-- Perl 5.8.8 documentation --


Symbol - manipulate Perl symbols and their names


    use Symbol;
    $sym = gensym;
    open($sym, "filename");
    $_ = <$sym>;
    # etc.
    ungensym $sym;      # no effect
    # replace *FOO{IO} handle but not $FOO, %FOO, etc.
    *FOO = geniosym;
    print qualify("x"), "\n";              # "Test::x"
    print qualify("x", "FOO"), "\n"        # "FOO::x"
    print qualify("BAR::x"), "\n";         # "BAR::x"
    print qualify("BAR::x", "FOO"), "\n";  # "BAR::x"
    print qualify("STDOUT", "FOO"), "\n";  # "main::STDOUT" (global)
    print qualify(\*x), "\n";              # returns \*x
    print qualify(\*x, "FOO"), "\n";       # returns \*x
    use strict refs;
    print { qualify_to_ref $fh } "foo!\n";
    $ref = qualify_to_ref $name, $pkg;
    use Symbol qw(delete_package);
    print "deleted\n" unless exists $Foo::{'Bar::'};


Symbol::gensym creates an anonymous glob and returns a reference to it. Such a glob reference can be used as a file or directory handle.

For backward compatibility with older implementations that didn't support anonymous globs, Symbol::ungensym is also provided. But it doesn't do anything.

Symbol::geniosym creates an anonymous IO handle. This can be assigned into an existing glob without affecting the non-IO portions of the glob.

Symbol::qualify turns unqualified symbol names into qualified variable names (e.g. "myvar" -> "MyPackage::myvar"). If it is given a second parameter, qualify uses it as the default package; otherwise, it uses the package of its caller. Regardless, global variable names (e.g. "STDOUT", "ENV", "SIG") are always qualified with "main::".

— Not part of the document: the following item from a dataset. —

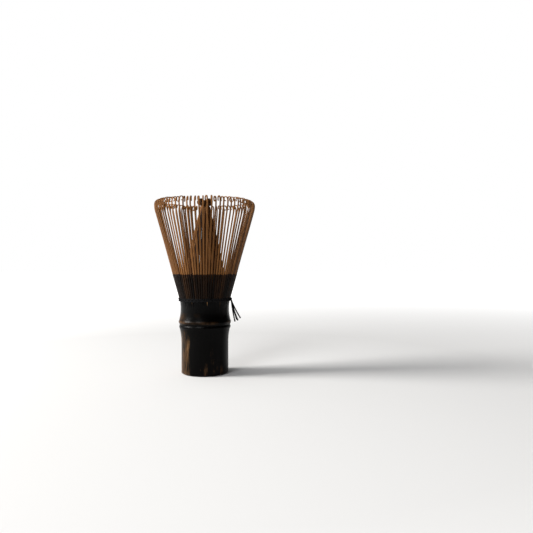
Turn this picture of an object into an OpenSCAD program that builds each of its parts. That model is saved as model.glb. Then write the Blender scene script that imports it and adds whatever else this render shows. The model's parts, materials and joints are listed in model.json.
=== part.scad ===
// Bamboo tea whisk: a length of culm whose upper end is split into flexing tines,
// 16 groups of outer tines around 16 groups of inner tines, held apart by a woven thread.
// Millimetres, +Z up. The origin is the centre of the handle's foot, on the table.

/* [Handle] */
// Radius of the straight barrel that is gripped
barrel_r = 13.9; // [12:0.1:16]
// Height of the straight barrel
barrel_h = 17; // [12:1:22]
// Radius of the waist between the joint and the thread
waist_r = 14.35; // [12.5:0.05:16]
// Height of the middle of the bamboo joint
joint_z = 30.4; // [28.5:0.1:32]
// How far the bamboo joint swells beyond the handle
joint_swell = 1.05; // [0.4:0.05:1.6]
// Radius of the natural hollow below the joint
hollow_r = 9.8; // [8:0.1:10.5]
// Chamfer around the foot
foot_chamfer = 0.7; // [0.3:0.1:1.2]

/* [Outer tines] */
// Radius of the rim at its widest
rim_r = 30; // [27:0.5:33]
// Lean of the straight part of an outer tine, in degrees from upright
outer_lean = 16; // [12:0.5:20]
// Width of an outer tine, across the radius
outer_w = 0.75; // [0.5:0.05:0.8]
// Thickness of an outer tine at its root
outer_root_t = 1; // [0.8:0.05:1]
// Thickness of an outer tine where it starts to curl
outer_top_t = 0.35; // [0.25:0.05:0.5]
// Radius of the rim's shoulder
shoulder_r = 2.75; // [2:0.05:3.5]
// Radius of the hook at an outer tine's tip
hook_r = 1.3; // [1:0.05:1.5]

/* [Inner tines] */
// Width of an inner tine, across the radius
inner_w = 0.28; // [0.2:0.02:0.3]
// Thickness of an inner tine at its root
inner_root_t = 0.8; // [0.5:0.05:0.9]
// Thickness of an inner tine at the neck
inner_top_t = 0.32; // [0.2:0.02:0.36]
// Height of the neck where the inner tines gather
neck_z = 100.2; // [96:0.2:102]
// Radius of the curls that form the knob above the neck
knob_curl_r = 1.3; // [1.1:0.05:1.5]

/* [Thread] */
// Diameter of the binding thread
thread_d = 0.84; // [0.6:0.02:1]
// Height of the lower row of thread
thread_z = 43.7; // [43.2:0.1:44.2]
// Direction of the knot around the handle, in degrees from +X
knot_angle = -8; // [-20:1:20]

/* [Hidden] */
groups = 16;
per_group = 5;
tines = groups * per_group;
pitch = 360 / tines;
function two_digits(i) = str(i < 10 ? "0" : "", i);
outer_names = [for (g = [1:groups]) str("outer_tines_", two_digits(g))];
inner_names = [for (g = [1:groups]) str("inner_tines_", two_digits(g))];

dark_bamboo = "#2a1c12";
tan_bamboo = "#8a5a2b";
black_thread = "#0c0c0e";

// The tines flex about flex_z, just above the end of the uncut handle.
flex_z = 47;
root_gap = 0.1;
outer_knuckle_r = 0.5;
inner_knuckle_r = 0.38;
handle_top = flex_z - outer_knuckle_r - root_gap;
outer_root_r = 15.25;
inner_root_r = 13.2;
socket_r = 12.6;

// Sine-shaped step from 0 to 1 between a and b.
function ease(x, a, b) = let (t = min(max((x - a) / (b - a), 0), 1)) (1 - cos(180 * t)) / 2;
function bell(x, middle, width) = exp(-pow((x - middle) / width, 2));
// A bell that is narrower above its middle than below it.
function lopsided_bell(x, middle, above, below) = bell(x, middle, x > middle ? above : below);

// ---- handle ----
flare_start = 40.2;
flare_slope = 0.12;
splay_start = 45.2;
splay_slope = 0.2;
swell_above = 3.8;
swell_below = 5.6;
// the two ridges stand above and below the joint's middle, with a groove between them
upper_ridge = 0.6;
lower_ridge = 2.6;
ridge_proud = 0.3;
ridge_width = 0.65;
groove = 1.0;
groove_depth = 0.3;
groove_width = 0.55;
blend_h = 5;
waist_z = 38;
function handle_r(z) =
    barrel_r
    + (waist_r - barrel_r) * ease(z, barrel_h, waist_z)
    + joint_swell * lopsided_bell(z, joint_z, swell_above, swell_below)
        * ease(z, barrel_h, barrel_h + blend_h)
    + ridge_proud * bell(z, joint_z + upper_ridge, ridge_width)
    + ridge_proud * bell(z, joint_z - lower_ridge, ridge_width)
    - groove_depth * bell(z, joint_z - groove, groove_width)
    + flare_slope * max(z - flare_start, 0)
    + splay_slope * max(z - splay_start, 0);

septum_low = joint_z - 2.8;
septum_high = joint_z + 0.6;
chamber_r = 10.3;
slope_steps = 64;
module handle() {
    slope_h = handle_top - barrel_h;
    outside = [for (i = [0:slope_steps])
        let (z = barrel_h + slope_h * i / slope_steps) [handle_r(z), z]];
    color(dark_bamboo)
    rotate_extrude($fn = 96)
    polygon(concat(
        [[hollow_r + foot_chamfer / 2, 0], [barrel_r - foot_chamfer, 0],
         [barrel_r, foot_chamfer]],
        outside,
        // the chamber above the septum, widened where the strips are thinned
        [[socket_r, handle_top], [chamber_r, handle_top - 9], [chamber_r, septum_high + 1.2],
         [chamber_r - 1.2, septum_high], [0, septum_high]],
        // the natural hollow below it
        [[0, septum_low], [hollow_r - 1.5, septum_low], [hollow_r, septum_low - 1.5],
         [hollow_r, foot_chamfer / 2]]));
}

// ---- paths ----
// A path is a list of [r, z, heading], the heading in degrees from upright, positive outwards.
// arc_on() carries a path on from its last point, turning from heading a to heading b.
function arc_on(last, a, b, radius, steps) =
    let (k = (b > a ? 1 : -1) / radius)
    [for (i = [1:steps])
        let (h = a + (b - a) * i / steps)
        [last[0] + (cos(a) - cos(h)) / k, last[1] + (sin(h) - sin(a)) / k, h]];
function end(path) = path[len(path) - 1];

// Side outline of a tine: the path with half the thickness laid off on each side.
function side(path, thickness, sign) =
    [for (i = [0:len(path) - 1])
        let (p = path[i], half = sign * thickness[i] / 2)
        [p[0] + half * cos(p[2]), p[1] - half * sin(p[2])]];
function reversed(list) = [for (i = [len(list) - 1:-1:0]) list[i]];
function outline(path, thickness) =
    concat(side(path, thickness, 1), reversed(side(path, thickness, -1)));

// A tine cut from its side outline, standing in the radial plane at one angle,
// with a round knuckle at the root, about which it flexes.
module tine(path, thickness, width, knuckle_r, angle) {
    rotate([90, 0, angle]) {
        linear_extrude(width, center = true) polygon(outline(path, thickness));
        translate([path[0][0], path[0][1], 0])
        cylinder(r = knuckle_r, h = width, center = true, $fn = 48);
    }
}

// ---- outer tines ----
bend_r = 12;
hook_end = -250;
straight = (rim_r - outer_top_t / 2 - outer_root_r - bend_r * (1 - cos(outer_lean)))
    / sin(outer_lean);
function outer_path() =
    let (
        line = [for (s = [0, straight])
            [outer_root_r + s * sin(outer_lean), flex_z + s * cos(outer_lean), outer_lean]],
        bend = arc_on(end(line), outer_lean, 0, bend_r, 3),
        shoulder = arc_on(end(bend), 0, -90, shoulder_r, 6),
        hook = arc_on(end(shoulder), -90, hook_end, hook_r, 8))
    concat(line, bend, shoulder, hook);
function outer_thickness(path) =
    [for (i = [0:len(path) - 1]) i == 0 ? outer_root_t : outer_top_t];

module outer_group(g) {
    path = outer_path();
    color(tan_bamboo)
    for (k = [0:per_group - 1])
        tine(path, outer_thickness(path), outer_w, outer_knuckle_r,
             (g * per_group + k - (per_group - 1) / 2) * pitch);
}

// ---- inner tines ----
// Each stands half a pitch on from an outer tine, between it and the next.
// The tines gather at the neck in four rings, because they can't all reach the middle.
ring_r = [3.1, 2.4, 1.65, 0.9];
ring_top = [neck_z, neck_z + 2.6, neck_z + 2.9, neck_z + 3.1];
ring_of = [0, 1, 0, 2, 1, 0, 3, 0, 1, 2];
function gather(t) = 0.78 * t + 0.22 * pow(t, 3);
function gather_slope(t) = 0.78 + 0.66 * t * t;
function gathered(ring, steps) =
    [for (i = [0:steps])
        let (t = i / steps, inward = inner_root_r - ring_r[ring], h = neck_z - flex_z)
        [inner_root_r - inward * gather(t), flex_z + h * t,
         -atan(inward * gather_slope(t) / h)]];
swell_r = 2.2;
swell_heading = 50;
knob_end = -125;
function inner_path(ring) =
    let (body = gathered(ring, 10))
    ring > 0
        ? concat(body, [[ring_r[ring], ring_top[ring], 0]])
        : let (
            swell = arc_on(end(body), end(body)[2], swell_heading, swell_r, 4),
            curl = arc_on(end(swell), swell_heading, knob_end, knob_curl_r, 8))
          concat(body, swell, curl);
function inner_thickness(path) =
    [for (p = path)
        let (t = min((p[1] - flex_z) / (neck_z - flex_z), 1))
        inner_root_t + (inner_top_t - inner_root_t) * t];

module inner_group(g) {
    color(tan_bamboo)
    for (k = [0:per_group - 1]) {
        i = g * per_group + k;
        path = inner_path(ring_of[i % len(ring_of)]);
        tine(path, inner_thickness(path), inner_w, inner_knuckle_r,
             (i - per_group / 2 + 1) * pitch);
    }
}

// ---- thread ----
thread_gap = 0.02;
row_step = 1;
function row_r(z) = handle_r(z + thread_d / 2) + thread_d / 2 + thread_gap;
module thread_row(z) {
    color(black_thread)
    rotate_extrude($fn = 96)
    translate([row_r(z), z]) circle(d = thread_d, $fn = 32);
}

knot_size = 0.75;
knot_z = thread_z + row_step / 2;
knot_gap = 0.1;
knot_r = handle_r(knot_z) + knot_size + knot_gap;
module at_knot() {
    rotate([0, 0, knot_angle]) translate([knot_r, 0, knot_z]) children();
}
module thread_knot() {
    color(black_thread) at_knot() sphere(r = knot_size, $fn = 32);
}

// The loose ends hang from the knot in gentle arcs, each ending in a small fused bead.
// Each is [turn about the knot, tilt from straight down at the knot, tilt at the end, length].
tail_d = 0.5;
bead_r = 0.42;
tail_bite = 0.1;
tails = [[-35, 4, 14, 12.2], [-8, 10, 22, 12.6], [22, 18, 32, 12.0], [60, 10, 16, 10.8]];
module tail(turn, tilt, end_tilt, length) {
    bend_r = length / ((end_tilt - tilt) * PI / 180);
    start = knot_size - tail_bite;
    rotate([0, 0, turn])
    translate([bend_r * cos(tilt) + start * sin(tilt), 0, bend_r * sin(tilt) - start * cos(tilt)])
    rotate([90, 0, 0]) {
        rotate([0, 0, 180 + tilt])
        rotate_extrude(angle = end_tilt - tilt, $fn = 96)
        translate([bend_r, 0]) circle(d = tail_d, $fn = 24);
        rotate([0, 0, 180 + end_tilt]) translate([bend_r, 0, 0]) sphere(r = bead_r, $fn = 24);
    }
}
module thread_tails() {
    color(black_thread) at_knot() for (t = tails) tail(t[0], t[1], t[2], t[3]);
}

handle();
thread_row(thread_z);  // thread_lower_wrap
thread_row(thread_z + row_step);  // thread_upper_wrap
thread_knot();
thread_tails();
for (g = [0:groups - 1]) {
    outer_group(g);
    inner_group(g);
}
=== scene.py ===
"""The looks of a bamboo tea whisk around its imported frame.

Lengths are in millimetres until new_piece() turns them into metres, in the row frame:
+Z up the whisk, seen from -Y, with the thread's knot towards +X.
"""

import json
import math
import random

import bpy
from mathutils import Matrix, Vector


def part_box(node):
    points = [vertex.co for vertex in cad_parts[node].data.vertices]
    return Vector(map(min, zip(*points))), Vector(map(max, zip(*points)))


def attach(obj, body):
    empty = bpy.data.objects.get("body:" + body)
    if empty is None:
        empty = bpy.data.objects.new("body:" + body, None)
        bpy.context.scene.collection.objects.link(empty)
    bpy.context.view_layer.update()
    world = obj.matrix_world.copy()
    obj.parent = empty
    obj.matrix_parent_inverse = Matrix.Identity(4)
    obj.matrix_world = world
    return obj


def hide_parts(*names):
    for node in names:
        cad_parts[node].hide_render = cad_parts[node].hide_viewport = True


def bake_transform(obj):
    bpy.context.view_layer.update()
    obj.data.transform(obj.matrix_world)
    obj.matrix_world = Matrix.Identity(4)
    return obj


MM = 0.001
UP = Vector((0, 0, 1))

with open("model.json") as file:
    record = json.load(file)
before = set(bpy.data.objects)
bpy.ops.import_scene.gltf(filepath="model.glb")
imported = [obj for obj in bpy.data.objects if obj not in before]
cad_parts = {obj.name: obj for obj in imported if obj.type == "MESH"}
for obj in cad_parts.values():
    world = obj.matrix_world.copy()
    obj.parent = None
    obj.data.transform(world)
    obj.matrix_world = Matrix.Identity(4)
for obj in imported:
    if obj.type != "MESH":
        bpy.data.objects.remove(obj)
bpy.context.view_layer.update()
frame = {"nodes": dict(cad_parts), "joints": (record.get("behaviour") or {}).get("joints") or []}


def cad_box(node):
    """Lowest and highest corner of a CAD node, in millimetres."""
    low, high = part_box(node)
    return low / MM, high / MM


# ---- camera: level with the middle of the whisk, which stands left of the centre ----

CAMERA_AT = Vector((36.9, -330, 63.7)) * MM
SENSOR = 36
FOCAL_LENGTH = 37.15


def make_camera():
    """A level camera that looks straight along +Y."""
    data = bpy.data.cameras.new("camera")
    data.sensor_width = SENSOR
    data.lens = FOCAL_LENGTH
    data.clip_start = 0.01
    data.clip_end = 20
    camera = bpy.data.objects.new("camera", data)
    camera.location = CAMERA_AT
    camera.rotation_euler = (math.radians(90), 0, 0)
    bpy.context.scene.collection.objects.link(camera)
    bpy.context.scene.camera = camera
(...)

Qualification applies only to symbol names (strings). References are left unchanged under the assumption that they are glob references, which are qualified by their nature.

Symbol::qualify_to_ref is just like Symbol::qualify except that it returns a glob ref rather than a symbol name, so you can use the result even if use strict 'refs' is in effect.

Symbol::delete_package wipes out a whole package namespace. Note this routine is not exported by default--you may want to import it explicitly.


Symbol::delete_package is a bit too powerful. It undefines every symbol that lives in the specified package. Since perl, for performance reasons, does not perform a symbol table lookup each time a function is called or a global variable is accessed, some code that has already been loaded and that makes use of symbols in package Foo may stop working after you delete Foo , even if you reload the Foo module afterwards.